In April 2020, prosecutors further charged Grasser and his tax advisor, H. with tax evasion, alleging he failed to pay Austrian taxes on the illegal income hidden in his offshore accounts. On July 4, 2022, the court acquitted Grasser, finding that it could not be proven that Grasser or his advisor had the intent to evade Austrian taxes.

On December 4, 2020, eight of the defendants, including Grasser, Meischberger, Hochegger, and Petrikovics, were convicted of breach of trust and bribery in the BUWOG and Terminal Tower cases. Grasser was sentenced to eight years in prison and his legal team immediately appealed the decision. Plech's trial was indefinitely halted after he was declared permanently unfit to stand trial due to a serious illness.

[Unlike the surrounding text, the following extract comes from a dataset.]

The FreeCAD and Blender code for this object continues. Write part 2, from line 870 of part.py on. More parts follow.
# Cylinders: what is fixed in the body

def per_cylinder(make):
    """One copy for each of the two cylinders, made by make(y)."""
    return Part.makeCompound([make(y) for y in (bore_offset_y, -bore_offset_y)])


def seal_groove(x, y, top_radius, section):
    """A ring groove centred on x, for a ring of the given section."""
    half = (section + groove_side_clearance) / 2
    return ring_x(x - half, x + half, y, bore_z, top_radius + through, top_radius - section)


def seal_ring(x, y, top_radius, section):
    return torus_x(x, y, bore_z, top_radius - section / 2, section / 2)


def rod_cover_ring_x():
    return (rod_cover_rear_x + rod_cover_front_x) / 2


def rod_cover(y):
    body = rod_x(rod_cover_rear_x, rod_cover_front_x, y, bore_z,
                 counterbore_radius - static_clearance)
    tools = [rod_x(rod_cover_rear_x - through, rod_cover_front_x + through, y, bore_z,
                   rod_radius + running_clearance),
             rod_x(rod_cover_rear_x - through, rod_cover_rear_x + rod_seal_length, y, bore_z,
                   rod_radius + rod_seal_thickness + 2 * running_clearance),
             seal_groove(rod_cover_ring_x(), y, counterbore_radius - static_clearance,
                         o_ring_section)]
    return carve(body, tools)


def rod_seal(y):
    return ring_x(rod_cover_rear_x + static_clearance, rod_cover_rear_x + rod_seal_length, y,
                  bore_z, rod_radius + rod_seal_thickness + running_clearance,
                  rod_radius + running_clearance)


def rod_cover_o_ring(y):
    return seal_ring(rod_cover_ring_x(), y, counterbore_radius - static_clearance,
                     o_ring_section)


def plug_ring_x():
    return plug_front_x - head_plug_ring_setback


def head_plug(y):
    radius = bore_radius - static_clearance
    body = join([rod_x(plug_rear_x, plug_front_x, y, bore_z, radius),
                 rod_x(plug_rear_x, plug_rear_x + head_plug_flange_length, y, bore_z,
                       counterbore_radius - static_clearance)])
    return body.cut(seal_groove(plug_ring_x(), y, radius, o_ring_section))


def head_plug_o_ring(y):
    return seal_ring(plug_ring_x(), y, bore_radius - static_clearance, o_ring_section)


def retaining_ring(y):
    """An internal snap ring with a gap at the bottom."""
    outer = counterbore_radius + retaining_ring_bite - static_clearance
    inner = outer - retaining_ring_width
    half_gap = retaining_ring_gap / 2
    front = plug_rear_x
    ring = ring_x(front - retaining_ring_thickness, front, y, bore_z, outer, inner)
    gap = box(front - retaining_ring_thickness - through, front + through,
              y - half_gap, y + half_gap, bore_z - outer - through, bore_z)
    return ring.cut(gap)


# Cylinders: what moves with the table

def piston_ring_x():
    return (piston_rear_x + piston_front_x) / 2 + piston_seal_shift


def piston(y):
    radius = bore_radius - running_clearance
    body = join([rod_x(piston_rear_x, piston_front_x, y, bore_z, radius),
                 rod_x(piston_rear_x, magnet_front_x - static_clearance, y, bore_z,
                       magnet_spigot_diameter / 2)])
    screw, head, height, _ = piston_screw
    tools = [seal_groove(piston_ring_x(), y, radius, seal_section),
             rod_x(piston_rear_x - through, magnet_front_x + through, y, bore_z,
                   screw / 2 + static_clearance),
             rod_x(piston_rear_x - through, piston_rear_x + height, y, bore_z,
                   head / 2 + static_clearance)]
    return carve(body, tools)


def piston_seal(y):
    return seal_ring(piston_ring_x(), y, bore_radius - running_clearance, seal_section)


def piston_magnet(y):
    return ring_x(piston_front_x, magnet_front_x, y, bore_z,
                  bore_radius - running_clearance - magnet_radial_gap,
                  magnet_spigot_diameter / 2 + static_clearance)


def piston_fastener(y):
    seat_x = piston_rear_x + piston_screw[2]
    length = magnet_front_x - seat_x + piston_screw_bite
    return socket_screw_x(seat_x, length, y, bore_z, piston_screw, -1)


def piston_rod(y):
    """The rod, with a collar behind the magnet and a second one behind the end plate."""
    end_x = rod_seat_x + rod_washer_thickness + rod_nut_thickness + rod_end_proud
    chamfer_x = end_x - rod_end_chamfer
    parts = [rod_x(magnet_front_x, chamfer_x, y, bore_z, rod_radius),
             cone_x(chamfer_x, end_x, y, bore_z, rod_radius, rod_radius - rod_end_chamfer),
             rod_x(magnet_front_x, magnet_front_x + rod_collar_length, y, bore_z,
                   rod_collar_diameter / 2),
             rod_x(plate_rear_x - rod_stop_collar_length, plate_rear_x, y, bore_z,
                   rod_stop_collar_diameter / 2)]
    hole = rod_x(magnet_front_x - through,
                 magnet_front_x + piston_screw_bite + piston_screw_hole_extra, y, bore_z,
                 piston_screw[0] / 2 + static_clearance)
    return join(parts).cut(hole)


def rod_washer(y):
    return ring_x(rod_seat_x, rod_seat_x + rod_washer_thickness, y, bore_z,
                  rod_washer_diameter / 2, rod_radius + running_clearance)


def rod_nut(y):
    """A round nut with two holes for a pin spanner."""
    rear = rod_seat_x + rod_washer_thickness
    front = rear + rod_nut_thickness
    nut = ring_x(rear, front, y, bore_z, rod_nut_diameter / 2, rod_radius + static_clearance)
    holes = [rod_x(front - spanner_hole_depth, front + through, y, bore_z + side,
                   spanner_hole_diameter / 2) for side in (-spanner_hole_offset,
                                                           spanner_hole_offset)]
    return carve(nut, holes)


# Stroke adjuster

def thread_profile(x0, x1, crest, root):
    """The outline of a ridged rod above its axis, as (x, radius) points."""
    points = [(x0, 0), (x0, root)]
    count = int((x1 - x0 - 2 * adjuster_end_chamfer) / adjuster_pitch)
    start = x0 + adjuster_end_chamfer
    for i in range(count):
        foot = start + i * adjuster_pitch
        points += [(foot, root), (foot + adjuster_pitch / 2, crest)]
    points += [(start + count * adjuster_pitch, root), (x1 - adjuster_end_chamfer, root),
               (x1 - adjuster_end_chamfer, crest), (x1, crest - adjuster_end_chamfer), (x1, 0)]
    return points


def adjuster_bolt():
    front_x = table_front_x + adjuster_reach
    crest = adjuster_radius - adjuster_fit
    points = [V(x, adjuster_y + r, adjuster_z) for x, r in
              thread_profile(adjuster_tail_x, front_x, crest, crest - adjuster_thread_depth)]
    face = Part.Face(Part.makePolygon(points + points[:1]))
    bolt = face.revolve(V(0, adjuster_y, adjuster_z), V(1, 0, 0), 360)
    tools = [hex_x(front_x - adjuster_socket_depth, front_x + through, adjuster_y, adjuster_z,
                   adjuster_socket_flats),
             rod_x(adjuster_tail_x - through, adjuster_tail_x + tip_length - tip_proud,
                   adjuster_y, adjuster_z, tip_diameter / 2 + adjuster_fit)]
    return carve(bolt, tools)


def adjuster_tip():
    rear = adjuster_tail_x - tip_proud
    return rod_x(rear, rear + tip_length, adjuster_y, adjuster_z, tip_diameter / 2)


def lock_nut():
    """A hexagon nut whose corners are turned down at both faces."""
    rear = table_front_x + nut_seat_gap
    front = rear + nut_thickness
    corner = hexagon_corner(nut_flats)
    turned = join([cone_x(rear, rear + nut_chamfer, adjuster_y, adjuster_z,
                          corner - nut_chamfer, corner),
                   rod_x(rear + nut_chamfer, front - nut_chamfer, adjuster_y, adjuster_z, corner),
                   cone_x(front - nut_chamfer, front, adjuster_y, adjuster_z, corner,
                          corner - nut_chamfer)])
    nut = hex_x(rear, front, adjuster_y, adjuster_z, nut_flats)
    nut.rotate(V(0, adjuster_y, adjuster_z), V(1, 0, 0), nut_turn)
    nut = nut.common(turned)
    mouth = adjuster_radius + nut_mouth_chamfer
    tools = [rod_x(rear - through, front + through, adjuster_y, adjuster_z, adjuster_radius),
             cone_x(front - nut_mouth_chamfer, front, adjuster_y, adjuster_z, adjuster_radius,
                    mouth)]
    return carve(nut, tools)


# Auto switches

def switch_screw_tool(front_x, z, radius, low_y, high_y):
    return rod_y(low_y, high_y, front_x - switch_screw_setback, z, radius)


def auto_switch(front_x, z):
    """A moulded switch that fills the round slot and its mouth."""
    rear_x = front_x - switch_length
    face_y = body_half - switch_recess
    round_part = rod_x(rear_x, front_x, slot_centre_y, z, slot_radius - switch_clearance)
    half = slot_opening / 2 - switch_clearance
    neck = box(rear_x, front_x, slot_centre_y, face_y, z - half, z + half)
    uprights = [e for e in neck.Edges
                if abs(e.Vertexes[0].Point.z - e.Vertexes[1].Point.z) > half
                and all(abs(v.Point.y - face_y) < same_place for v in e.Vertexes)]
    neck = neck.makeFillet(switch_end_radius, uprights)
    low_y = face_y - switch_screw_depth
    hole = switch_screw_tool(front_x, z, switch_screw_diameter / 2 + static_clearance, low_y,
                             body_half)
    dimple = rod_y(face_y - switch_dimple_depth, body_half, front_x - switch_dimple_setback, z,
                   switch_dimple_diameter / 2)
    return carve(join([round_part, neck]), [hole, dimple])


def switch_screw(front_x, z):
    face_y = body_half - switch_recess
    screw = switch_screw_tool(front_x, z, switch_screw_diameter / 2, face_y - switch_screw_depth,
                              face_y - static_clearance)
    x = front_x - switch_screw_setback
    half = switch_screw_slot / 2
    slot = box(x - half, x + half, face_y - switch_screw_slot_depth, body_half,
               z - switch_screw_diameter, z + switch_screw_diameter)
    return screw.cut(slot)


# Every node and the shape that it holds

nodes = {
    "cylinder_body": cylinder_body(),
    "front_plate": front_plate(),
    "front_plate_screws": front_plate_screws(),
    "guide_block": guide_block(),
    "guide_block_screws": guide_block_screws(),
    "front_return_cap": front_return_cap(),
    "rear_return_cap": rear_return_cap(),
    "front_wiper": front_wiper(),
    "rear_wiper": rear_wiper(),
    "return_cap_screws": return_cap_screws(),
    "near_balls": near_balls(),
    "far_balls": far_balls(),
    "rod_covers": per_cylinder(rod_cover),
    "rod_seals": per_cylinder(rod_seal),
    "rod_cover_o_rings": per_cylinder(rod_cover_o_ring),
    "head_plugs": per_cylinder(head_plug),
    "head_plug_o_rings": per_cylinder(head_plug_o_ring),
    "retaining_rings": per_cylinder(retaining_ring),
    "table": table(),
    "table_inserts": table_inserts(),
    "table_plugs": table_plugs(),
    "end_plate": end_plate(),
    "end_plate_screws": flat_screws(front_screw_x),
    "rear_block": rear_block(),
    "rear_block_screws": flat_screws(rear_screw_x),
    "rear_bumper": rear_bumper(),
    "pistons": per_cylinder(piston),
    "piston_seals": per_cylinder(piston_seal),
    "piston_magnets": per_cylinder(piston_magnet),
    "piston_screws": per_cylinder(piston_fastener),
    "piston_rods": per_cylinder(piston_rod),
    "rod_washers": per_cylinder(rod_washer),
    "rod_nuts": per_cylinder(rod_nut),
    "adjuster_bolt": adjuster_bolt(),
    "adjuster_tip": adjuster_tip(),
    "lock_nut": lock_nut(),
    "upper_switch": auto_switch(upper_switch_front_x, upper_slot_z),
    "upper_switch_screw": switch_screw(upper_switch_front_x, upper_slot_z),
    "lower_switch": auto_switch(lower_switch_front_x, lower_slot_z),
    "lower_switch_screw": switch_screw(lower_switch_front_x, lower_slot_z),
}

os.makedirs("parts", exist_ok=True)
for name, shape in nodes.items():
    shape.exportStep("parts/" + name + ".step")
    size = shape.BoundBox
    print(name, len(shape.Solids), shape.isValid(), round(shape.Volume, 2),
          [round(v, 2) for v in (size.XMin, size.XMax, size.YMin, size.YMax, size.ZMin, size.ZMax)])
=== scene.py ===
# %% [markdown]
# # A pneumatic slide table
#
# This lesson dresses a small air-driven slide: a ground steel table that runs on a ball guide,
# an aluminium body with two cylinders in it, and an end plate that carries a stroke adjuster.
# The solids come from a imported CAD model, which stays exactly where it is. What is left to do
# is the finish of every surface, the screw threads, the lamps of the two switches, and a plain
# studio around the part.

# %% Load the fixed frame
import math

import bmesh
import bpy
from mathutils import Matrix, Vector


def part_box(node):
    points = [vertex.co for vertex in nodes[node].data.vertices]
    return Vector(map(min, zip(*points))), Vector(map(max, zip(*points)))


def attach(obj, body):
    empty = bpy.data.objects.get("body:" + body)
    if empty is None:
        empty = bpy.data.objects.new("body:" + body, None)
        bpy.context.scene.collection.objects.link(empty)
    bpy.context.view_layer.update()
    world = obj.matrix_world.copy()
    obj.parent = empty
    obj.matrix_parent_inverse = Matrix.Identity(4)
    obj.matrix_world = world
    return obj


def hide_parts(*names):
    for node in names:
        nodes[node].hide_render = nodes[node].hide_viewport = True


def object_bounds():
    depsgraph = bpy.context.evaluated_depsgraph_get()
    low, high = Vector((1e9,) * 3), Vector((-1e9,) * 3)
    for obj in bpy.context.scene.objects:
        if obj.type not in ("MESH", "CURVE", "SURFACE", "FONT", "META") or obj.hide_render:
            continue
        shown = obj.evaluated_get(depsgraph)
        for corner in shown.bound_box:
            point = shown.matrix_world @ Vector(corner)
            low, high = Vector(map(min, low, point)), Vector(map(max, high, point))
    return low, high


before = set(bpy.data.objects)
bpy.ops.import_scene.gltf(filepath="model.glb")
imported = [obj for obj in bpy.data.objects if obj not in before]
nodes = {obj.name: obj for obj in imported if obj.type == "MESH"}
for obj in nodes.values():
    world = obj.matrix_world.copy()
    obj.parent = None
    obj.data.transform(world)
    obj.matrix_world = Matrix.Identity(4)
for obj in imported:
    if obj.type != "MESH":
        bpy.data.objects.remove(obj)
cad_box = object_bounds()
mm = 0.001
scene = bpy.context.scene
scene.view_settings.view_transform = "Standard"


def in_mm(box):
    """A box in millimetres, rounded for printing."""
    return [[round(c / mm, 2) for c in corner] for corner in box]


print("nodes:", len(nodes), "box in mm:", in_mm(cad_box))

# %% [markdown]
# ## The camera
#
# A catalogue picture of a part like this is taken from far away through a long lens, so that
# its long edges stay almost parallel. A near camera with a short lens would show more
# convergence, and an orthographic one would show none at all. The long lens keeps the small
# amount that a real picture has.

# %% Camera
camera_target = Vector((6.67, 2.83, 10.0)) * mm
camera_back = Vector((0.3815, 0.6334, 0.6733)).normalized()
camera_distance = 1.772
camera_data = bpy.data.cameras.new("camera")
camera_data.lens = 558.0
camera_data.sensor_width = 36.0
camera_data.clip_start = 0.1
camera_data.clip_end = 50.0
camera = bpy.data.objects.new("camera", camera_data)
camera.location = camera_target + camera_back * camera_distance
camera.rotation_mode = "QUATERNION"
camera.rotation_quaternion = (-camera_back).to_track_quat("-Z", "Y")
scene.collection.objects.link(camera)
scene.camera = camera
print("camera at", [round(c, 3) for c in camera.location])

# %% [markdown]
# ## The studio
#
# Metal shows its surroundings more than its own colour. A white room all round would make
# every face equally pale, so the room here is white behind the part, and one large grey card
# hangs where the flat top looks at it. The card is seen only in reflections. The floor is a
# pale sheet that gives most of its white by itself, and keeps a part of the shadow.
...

On March 25, 2025, the Austrian Supreme Court upheld the five convictions from the BUWOG and Terminal Tower cases but reduced the sentences for the three main defendants, Grasser, Meischberger, and Hochegger, and others. Grasser's sentence was reduced to 4 years and Meischberger's was reduced to 3.5 years. Hochegger's sentence was reduced to 3 years with 2 years suspended due to his admission of guilt. Immofinanz ex-CEO Petrikovics was reduced from 2 years to 12 months suspended. Grasser and Meischberger were also ordered by the Supreme Court to pay back €9.8 million to the state. On June 2, 2025, Grasser began his sentence at the Innsbruck Correctional Facility.